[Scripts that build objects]
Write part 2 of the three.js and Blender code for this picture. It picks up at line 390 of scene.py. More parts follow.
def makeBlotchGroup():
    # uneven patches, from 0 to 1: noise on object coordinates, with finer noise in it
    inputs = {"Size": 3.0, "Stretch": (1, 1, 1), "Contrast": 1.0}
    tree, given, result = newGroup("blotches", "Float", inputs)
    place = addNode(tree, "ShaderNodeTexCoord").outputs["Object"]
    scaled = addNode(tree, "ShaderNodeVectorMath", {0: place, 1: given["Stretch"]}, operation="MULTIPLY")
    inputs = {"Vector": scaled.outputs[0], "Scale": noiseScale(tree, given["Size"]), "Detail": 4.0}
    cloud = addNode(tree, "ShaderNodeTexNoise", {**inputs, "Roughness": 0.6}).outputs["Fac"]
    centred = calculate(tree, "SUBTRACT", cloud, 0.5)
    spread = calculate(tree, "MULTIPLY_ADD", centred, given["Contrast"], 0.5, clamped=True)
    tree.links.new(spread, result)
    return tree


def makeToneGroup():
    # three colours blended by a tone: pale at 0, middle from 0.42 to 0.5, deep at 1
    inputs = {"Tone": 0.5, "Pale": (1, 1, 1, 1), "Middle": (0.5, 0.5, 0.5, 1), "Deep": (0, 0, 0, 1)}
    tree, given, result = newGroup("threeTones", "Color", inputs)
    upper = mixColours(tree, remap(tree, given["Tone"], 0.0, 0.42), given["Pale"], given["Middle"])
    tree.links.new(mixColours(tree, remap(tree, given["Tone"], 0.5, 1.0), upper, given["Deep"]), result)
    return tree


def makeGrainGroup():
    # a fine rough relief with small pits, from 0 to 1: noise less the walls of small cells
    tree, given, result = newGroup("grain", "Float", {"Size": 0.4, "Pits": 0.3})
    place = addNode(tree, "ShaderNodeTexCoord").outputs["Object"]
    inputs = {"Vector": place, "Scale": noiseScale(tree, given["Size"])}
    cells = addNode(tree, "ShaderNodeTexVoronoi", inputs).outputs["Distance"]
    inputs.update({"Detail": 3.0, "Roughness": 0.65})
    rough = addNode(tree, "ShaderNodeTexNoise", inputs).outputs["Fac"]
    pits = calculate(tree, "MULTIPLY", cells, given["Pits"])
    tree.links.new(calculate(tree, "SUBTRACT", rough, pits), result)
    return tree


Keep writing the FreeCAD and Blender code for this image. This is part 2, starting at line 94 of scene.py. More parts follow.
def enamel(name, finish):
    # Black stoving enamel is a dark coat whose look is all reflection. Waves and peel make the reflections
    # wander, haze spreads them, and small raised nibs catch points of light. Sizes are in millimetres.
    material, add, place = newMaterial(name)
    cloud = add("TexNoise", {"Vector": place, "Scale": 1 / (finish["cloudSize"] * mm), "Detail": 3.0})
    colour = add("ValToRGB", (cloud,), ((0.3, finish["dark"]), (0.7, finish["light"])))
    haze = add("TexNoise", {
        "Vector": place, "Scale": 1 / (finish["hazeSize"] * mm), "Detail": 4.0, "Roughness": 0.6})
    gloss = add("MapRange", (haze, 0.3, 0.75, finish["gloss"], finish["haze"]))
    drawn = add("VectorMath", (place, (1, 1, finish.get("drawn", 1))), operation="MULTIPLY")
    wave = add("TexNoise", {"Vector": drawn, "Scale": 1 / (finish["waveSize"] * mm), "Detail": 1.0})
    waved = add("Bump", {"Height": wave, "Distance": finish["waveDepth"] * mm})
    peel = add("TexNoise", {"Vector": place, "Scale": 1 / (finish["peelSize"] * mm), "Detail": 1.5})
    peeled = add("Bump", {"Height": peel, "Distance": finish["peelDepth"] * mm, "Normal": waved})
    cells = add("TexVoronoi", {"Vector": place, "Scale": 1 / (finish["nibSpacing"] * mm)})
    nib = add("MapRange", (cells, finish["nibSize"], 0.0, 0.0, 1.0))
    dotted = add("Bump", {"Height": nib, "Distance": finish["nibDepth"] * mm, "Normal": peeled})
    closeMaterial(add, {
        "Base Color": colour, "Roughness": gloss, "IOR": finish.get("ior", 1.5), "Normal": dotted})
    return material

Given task
Output the complete data exactly as written.

Task answer
Write part 2 of the three.js and Blender code for this picture. It picks up at line 390 of scene.py. More parts follow.
def makeBlotchGroup():
    # uneven patches, from 0 to 1: noise on object coordinates, with finer noise in it
    inputs = {"Size": 3.0, "Stretch": (1, 1, 1), "Contrast": 1.0}
    tree, given, result = newGroup("blotches", "Float", inputs)
    place = addNode(tree, "ShaderNodeTexCoord").outputs["Object"]
    scaled = addNode(tree, "ShaderNodeVectorMath", {0: place, 1: given["Stretch"]}, operation="MULTIPLY")
    inputs = {"Vector": scaled.outputs[0], "Scale": noiseScale(tree, given["Size"]), "Detail": 4.0}
    cloud = addNode(tree, "ShaderNodeTexNoise", {**inputs, "Roughness": 0.6}).outputs["Fac"]
    centred = calculate(tree, "SUBTRACT", cloud, 0.5)
    spread = calculate(tree, "MULTIPLY_ADD", centred, given["Contrast"], 0.5, clamped=True)
    tree.links.new(spread, result)
    return tree


def makeToneGroup():
    # three colours blended by a tone: pale at 0, middle from 0.42 to 0.5, deep at 1
    inputs = {"Tone": 0.5, "Pale": (1, 1, 1, 1), "Middle": (0.5, 0.5, 0.5, 1), "Deep": (0, 0, 0, 1)}
    tree, given, result = newGroup("threeTones", "Color", inputs)
    upper = mixColours(tree, remap(tree, given["Tone"], 0.0, 0.42), given["Pale"], given["Middle"])
    tree.links.new(mixColours(tree, remap(tree, given["Tone"], 0.5, 1.0), upper, given["Deep"]), result)
    return tree


def makeGrainGroup():
    # a fine rough relief with small pits, from 0 to 1: noise less the walls of small cells
    tree, given, result = newGroup("grain", "Float", {"Size": 0.4, "Pits": 0.3})
    place = addNode(tree, "ShaderNodeTexCoord").outputs["Object"]
    inputs = {"Vector": place, "Scale": noiseScale(tree, given["Size"])}
    cells = addNode(tree, "ShaderNodeTexVoronoi", inputs).outputs["Distance"]
    inputs.update({"Detail": 3.0, "Roughness": 0.65})
    rough = addNode(tree, "ShaderNodeTexNoise", inputs).outputs["Fac"]
    pits = calculate(tree, "MULTIPLY", cells, given["Pits"])
    tree.links.new(calculate(tree, "SUBTRACT", rough, pits), result)
    return tree


Keep writing the FreeCAD and Blender code for this image. This is part 2, starting at line 94 of scene.py. More parts follow.
def enamel(name, finish):
    # Black stoving enamel is a dark coat whose look is all reflection. Waves and peel make the reflections
    # wander, haze spreads them, and small raised nibs catch points of light. Sizes are in millimetres.
    material, add, place = newMaterial(name)
    cloud = add("TexNoise", {"Vector": place, "Scale": 1 / (finish["cloudSize"] * mm), "Detail": 3.0})
    colour = add("ValToRGB", (cloud,), ((0.3, finish["dark"]), (0.7, finish["light"])))
    haze = add("TexNoise", {
        "Vector": place, "Scale": 1 / (finish["hazeSize"] * mm), "Detail": 4.0, "Roughness": 0.6})
    gloss = add("MapRange", (haze, 0.3, 0.75, finish["gloss"], finish["haze"]))
    drawn = add("VectorMath", (place, (1, 1, finish.get("drawn", 1))), operation="MULTIPLY")
    wave = add("TexNoise", {"Vector": drawn, "Scale": 1 / (finish["waveSize"] * mm), "Detail": 1.0})
    waved = add("Bump", {"Height": wave, "Distance": finish["waveDepth"] * mm})
    peel = add("TexNoise", {"Vector": place, "Scale": 1 / (finish["peelSize"] * mm), "Detail": 1.5})
    peeled = add("Bump", {"Height": peel, "Distance": finish["peelDepth"] * mm, "Normal": waved})
    cells = add("TexVoronoi", {"Vector": place, "Scale": 1 / (finish["nibSpacing"] * mm)})
    nib = add("MapRange", (cells, finish["nibSize"], 0.0, 0.0, 1.0))
    dotted = add("Bump", {"Height": nib, "Distance": finish["nibDepth"] * mm, "Normal": peeled})
    closeMaterial(add, {
        "Base Color": colour, "Roughness": gloss, "IOR": finish.get("ior", 1.5), "Normal": dotted})
    return material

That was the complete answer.